Instructions for the task -
Go through the listing below and list every line with "this".

Input material -

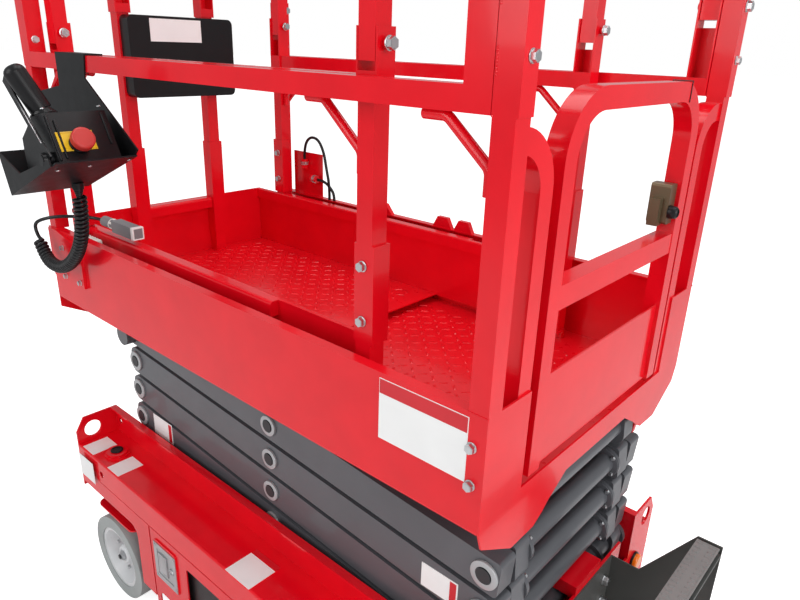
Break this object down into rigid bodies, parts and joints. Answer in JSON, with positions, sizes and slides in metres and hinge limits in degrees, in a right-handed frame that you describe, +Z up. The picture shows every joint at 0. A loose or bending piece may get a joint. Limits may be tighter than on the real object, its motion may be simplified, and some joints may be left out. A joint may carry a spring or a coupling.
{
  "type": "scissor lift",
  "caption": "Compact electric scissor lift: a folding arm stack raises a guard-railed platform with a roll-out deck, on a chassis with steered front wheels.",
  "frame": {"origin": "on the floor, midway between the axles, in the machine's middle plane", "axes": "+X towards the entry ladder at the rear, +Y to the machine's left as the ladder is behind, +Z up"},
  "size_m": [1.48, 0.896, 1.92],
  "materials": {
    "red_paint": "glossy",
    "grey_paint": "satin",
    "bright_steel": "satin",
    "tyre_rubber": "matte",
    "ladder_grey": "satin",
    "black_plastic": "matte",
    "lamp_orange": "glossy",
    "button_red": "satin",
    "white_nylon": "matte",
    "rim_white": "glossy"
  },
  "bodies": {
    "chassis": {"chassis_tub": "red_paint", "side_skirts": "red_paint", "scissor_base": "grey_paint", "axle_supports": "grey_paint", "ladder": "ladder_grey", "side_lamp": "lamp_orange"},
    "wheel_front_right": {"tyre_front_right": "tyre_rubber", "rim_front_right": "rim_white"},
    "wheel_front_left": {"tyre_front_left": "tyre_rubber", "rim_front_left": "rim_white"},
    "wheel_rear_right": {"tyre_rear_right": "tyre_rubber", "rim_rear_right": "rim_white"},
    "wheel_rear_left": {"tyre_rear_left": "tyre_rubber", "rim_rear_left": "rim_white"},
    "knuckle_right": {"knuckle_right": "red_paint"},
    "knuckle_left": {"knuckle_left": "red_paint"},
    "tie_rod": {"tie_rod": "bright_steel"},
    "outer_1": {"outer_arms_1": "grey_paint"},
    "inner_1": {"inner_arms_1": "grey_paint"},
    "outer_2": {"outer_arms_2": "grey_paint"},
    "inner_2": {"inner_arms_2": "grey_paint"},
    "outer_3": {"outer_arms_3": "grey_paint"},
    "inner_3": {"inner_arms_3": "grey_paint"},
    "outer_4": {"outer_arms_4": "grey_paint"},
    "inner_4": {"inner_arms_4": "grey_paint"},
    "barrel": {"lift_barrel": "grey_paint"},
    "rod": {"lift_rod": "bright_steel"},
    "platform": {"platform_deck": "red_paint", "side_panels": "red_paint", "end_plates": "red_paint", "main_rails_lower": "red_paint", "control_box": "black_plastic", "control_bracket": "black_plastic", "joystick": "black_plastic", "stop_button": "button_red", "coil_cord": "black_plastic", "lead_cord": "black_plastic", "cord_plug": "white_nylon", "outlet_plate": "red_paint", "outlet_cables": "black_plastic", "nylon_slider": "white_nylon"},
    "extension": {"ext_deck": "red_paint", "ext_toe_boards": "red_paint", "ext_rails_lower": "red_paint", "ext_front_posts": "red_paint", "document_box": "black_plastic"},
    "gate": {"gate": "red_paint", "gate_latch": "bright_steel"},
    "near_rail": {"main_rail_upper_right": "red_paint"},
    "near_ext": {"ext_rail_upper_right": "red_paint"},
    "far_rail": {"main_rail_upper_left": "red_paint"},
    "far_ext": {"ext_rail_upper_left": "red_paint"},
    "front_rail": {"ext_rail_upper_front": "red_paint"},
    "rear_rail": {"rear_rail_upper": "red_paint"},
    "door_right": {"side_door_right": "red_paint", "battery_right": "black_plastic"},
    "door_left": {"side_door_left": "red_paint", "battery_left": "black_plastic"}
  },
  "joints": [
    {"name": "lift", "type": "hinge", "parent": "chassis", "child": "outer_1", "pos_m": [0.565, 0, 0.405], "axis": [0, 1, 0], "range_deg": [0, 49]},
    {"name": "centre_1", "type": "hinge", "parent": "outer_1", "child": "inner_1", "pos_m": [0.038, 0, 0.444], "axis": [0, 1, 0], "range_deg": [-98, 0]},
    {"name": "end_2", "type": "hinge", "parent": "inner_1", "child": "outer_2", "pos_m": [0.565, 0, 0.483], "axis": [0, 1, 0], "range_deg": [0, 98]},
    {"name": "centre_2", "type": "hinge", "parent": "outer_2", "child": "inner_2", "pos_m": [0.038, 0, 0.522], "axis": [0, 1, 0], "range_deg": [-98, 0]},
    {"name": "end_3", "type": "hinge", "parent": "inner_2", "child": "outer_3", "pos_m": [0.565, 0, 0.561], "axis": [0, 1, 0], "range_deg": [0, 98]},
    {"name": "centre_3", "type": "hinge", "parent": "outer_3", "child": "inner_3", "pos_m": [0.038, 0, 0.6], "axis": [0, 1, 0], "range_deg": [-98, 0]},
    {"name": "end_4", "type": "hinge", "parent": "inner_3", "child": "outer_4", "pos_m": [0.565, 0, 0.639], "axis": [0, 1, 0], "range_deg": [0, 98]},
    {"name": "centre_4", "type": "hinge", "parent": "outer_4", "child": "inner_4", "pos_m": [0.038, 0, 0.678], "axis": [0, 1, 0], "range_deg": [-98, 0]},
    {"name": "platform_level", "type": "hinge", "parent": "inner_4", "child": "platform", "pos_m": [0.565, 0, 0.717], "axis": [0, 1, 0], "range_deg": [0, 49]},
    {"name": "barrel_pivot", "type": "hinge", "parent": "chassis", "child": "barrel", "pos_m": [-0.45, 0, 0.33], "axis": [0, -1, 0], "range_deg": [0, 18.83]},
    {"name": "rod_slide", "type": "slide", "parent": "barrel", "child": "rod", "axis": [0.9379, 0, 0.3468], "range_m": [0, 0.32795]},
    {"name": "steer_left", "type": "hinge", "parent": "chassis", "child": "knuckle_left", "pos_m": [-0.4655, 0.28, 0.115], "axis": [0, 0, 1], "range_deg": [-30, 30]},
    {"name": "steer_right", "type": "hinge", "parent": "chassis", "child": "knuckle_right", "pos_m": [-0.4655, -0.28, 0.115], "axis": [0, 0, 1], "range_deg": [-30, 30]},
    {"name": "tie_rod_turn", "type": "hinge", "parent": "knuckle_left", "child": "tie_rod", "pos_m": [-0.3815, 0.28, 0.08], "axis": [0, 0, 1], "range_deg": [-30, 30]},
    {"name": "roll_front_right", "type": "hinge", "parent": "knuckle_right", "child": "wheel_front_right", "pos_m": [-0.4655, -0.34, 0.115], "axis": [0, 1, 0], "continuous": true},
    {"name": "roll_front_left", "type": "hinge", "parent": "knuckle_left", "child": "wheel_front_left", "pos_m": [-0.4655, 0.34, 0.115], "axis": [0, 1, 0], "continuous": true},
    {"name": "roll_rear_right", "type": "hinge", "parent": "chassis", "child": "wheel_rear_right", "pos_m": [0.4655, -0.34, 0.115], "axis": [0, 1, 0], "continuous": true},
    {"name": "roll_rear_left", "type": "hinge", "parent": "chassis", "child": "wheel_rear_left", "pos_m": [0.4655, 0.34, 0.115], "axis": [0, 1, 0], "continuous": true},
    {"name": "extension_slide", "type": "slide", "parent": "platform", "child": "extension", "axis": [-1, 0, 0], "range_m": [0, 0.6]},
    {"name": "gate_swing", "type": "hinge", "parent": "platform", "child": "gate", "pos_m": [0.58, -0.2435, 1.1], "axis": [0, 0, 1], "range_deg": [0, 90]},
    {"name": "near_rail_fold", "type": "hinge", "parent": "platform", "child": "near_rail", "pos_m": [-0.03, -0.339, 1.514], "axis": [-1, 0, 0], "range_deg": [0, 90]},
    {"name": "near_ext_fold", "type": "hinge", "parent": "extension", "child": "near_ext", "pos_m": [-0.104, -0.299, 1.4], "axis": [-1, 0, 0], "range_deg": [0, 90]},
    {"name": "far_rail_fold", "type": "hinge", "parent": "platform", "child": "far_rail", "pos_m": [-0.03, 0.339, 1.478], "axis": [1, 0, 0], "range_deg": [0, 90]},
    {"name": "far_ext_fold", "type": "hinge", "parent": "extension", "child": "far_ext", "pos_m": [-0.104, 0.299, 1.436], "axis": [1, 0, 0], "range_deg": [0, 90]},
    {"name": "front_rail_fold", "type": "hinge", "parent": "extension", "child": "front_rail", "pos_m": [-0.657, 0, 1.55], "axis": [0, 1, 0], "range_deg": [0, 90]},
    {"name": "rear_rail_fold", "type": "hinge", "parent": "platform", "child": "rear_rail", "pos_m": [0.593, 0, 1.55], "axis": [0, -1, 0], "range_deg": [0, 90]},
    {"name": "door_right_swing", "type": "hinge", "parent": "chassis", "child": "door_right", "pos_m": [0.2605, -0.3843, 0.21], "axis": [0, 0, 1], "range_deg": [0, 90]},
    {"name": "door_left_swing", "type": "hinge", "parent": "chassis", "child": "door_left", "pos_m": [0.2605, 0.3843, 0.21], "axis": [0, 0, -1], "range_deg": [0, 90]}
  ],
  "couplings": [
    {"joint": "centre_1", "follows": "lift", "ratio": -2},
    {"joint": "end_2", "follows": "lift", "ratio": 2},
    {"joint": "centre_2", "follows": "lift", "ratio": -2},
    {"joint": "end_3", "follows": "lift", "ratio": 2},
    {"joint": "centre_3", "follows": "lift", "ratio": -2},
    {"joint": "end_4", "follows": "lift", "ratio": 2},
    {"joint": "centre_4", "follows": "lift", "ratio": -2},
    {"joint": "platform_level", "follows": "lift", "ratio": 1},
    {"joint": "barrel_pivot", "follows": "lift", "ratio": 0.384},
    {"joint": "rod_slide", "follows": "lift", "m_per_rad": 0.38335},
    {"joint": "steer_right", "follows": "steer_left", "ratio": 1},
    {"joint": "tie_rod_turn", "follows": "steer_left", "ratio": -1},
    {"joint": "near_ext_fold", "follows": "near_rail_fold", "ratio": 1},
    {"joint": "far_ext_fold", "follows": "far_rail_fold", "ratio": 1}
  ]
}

==

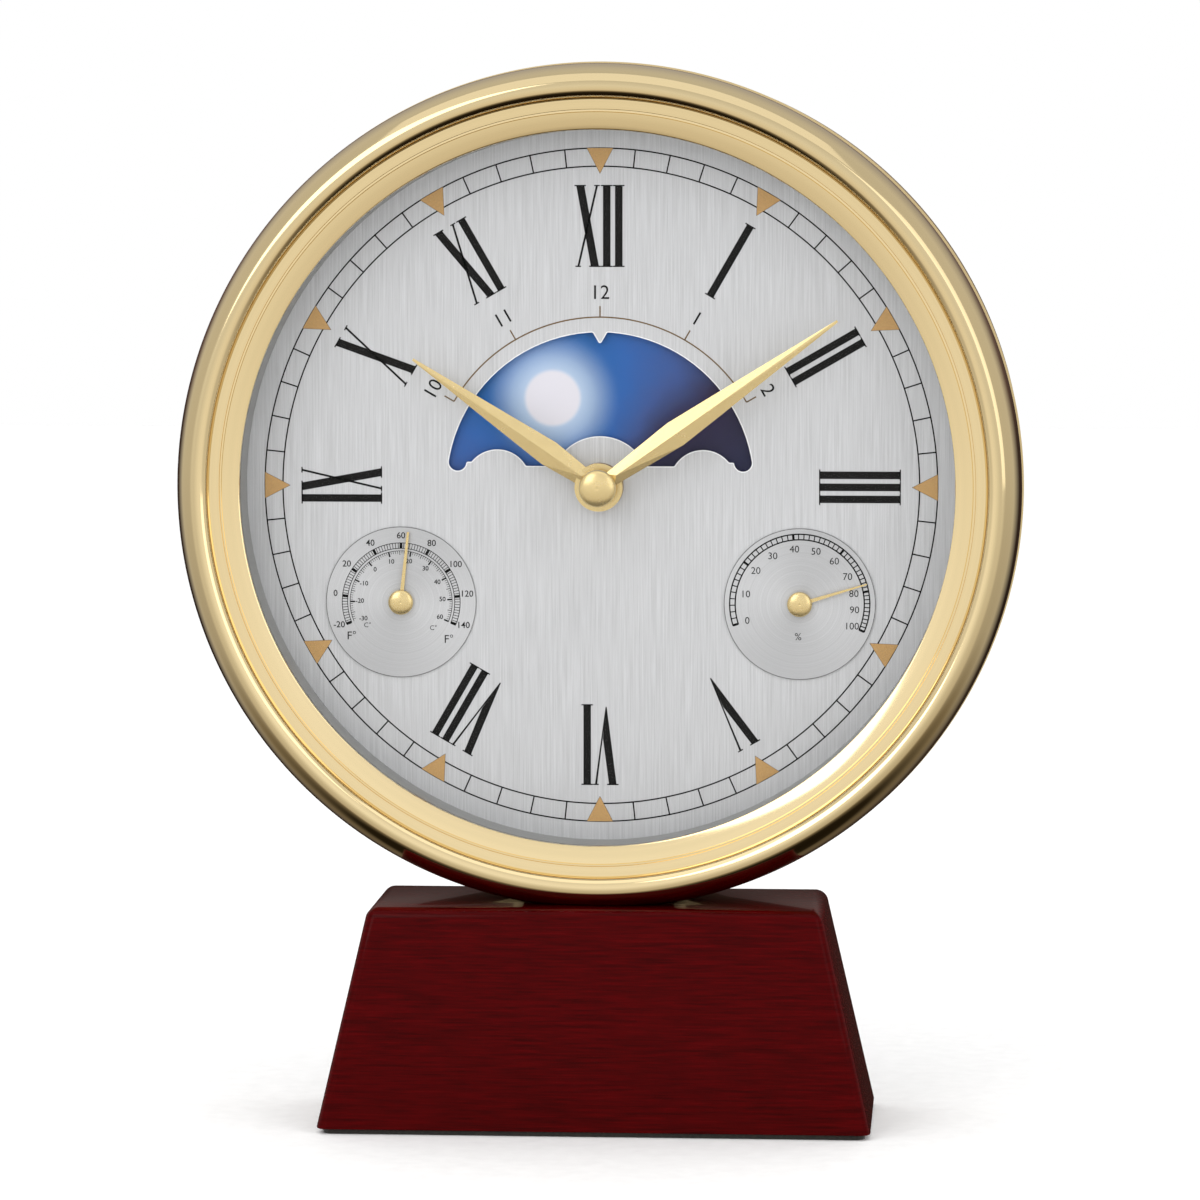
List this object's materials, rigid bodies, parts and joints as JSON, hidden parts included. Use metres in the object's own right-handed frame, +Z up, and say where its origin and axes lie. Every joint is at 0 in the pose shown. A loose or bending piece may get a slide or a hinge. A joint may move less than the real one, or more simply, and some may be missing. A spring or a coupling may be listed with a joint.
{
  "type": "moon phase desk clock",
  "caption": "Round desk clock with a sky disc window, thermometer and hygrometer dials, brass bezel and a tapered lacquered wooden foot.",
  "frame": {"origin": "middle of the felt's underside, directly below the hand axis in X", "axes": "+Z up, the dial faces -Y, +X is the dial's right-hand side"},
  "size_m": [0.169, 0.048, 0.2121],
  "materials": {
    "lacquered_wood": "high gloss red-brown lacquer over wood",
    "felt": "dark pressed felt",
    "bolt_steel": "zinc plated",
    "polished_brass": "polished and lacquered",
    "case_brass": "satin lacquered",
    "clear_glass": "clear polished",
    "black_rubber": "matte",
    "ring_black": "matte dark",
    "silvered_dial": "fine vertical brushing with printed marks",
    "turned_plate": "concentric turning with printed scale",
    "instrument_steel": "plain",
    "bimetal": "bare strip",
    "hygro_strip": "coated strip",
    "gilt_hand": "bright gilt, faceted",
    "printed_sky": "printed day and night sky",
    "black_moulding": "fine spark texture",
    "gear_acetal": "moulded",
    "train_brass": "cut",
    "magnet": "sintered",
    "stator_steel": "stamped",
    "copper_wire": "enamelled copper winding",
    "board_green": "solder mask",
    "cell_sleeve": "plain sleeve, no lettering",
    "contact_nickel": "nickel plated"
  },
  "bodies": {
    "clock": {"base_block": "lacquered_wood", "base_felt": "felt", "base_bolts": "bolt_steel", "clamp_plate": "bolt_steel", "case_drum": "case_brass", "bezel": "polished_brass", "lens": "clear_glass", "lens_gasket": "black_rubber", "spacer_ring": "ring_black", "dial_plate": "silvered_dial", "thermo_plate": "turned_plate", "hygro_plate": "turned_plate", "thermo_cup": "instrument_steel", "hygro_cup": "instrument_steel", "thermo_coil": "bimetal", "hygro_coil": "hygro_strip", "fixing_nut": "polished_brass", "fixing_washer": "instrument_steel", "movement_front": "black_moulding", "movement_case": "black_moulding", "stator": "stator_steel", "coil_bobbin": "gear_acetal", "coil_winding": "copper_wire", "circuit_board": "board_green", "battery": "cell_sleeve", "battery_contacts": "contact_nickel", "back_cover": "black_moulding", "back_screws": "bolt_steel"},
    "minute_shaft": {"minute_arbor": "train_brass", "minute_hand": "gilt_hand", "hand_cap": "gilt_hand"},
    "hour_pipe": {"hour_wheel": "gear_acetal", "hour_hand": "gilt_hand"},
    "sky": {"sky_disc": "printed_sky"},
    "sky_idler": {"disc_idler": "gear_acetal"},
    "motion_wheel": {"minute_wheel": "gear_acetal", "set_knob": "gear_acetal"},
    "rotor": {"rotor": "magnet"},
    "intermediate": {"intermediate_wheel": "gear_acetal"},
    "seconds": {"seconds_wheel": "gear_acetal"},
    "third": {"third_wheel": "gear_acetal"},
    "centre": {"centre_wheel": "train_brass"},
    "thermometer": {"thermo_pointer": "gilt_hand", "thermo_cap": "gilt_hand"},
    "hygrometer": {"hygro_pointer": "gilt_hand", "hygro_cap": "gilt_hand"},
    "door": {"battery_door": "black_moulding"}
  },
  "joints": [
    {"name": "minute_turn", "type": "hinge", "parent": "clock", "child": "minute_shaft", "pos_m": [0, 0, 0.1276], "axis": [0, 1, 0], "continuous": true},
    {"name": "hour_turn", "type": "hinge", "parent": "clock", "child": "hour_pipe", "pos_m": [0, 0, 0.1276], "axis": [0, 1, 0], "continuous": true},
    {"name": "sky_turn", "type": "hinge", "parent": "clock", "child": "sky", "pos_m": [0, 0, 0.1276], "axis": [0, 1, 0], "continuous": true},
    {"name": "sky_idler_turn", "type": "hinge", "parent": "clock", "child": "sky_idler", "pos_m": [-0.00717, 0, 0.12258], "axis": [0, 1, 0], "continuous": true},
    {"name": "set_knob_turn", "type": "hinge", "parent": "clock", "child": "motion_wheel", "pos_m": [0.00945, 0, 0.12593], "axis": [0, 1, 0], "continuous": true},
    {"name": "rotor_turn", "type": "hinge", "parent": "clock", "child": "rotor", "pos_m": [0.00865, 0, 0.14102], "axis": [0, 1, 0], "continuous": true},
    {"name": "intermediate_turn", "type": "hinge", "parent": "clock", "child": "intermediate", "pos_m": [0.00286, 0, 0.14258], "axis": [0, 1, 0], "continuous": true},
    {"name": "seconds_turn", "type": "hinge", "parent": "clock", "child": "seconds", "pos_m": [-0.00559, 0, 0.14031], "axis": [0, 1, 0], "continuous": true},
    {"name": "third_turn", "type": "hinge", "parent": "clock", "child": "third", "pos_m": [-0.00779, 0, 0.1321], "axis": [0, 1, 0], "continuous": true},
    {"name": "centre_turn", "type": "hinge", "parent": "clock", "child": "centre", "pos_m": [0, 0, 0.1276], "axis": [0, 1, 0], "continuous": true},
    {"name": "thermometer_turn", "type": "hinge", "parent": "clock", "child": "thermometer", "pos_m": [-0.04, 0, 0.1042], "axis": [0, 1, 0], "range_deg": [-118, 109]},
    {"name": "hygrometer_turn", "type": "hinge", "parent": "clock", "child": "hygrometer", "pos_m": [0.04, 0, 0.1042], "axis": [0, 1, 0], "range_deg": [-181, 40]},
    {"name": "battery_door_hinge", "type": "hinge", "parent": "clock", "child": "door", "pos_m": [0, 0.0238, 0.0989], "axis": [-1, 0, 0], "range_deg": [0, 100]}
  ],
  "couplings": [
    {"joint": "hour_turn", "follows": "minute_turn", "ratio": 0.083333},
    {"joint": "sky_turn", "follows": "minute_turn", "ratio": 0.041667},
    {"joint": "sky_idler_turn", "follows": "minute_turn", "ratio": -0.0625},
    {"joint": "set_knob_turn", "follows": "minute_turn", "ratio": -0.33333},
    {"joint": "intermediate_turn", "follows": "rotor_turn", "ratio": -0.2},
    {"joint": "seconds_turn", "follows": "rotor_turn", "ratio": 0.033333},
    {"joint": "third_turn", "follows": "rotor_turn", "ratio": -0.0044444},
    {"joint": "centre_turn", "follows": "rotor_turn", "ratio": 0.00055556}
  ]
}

Task response -
Break this object down into rigid bodies, parts and joints. Answer in JSON, with positions, sizes and slides in metres and hinge limits in degrees, in a right-handed frame that you describe, +Z up. The picture shows every joint at 0. A loose or bending piece may get a joint. Limits may be tighter than on the real object, its motion may be simplified, and some joints may be left out. A joint may carry a spring or a coupling.
List this object's materials, rigid bodies, parts and joints as JSON, hidden parts included. Use metres in the object's own right-handed frame, +Z up, and say where its origin and axes lie. Every joint is at 0 in the pose shown. A loose or bending piece may get a slide or a hinge. A joint may move less than the real one, or more simply, and some may be missing. A spring or a coupling may be listed with a joint.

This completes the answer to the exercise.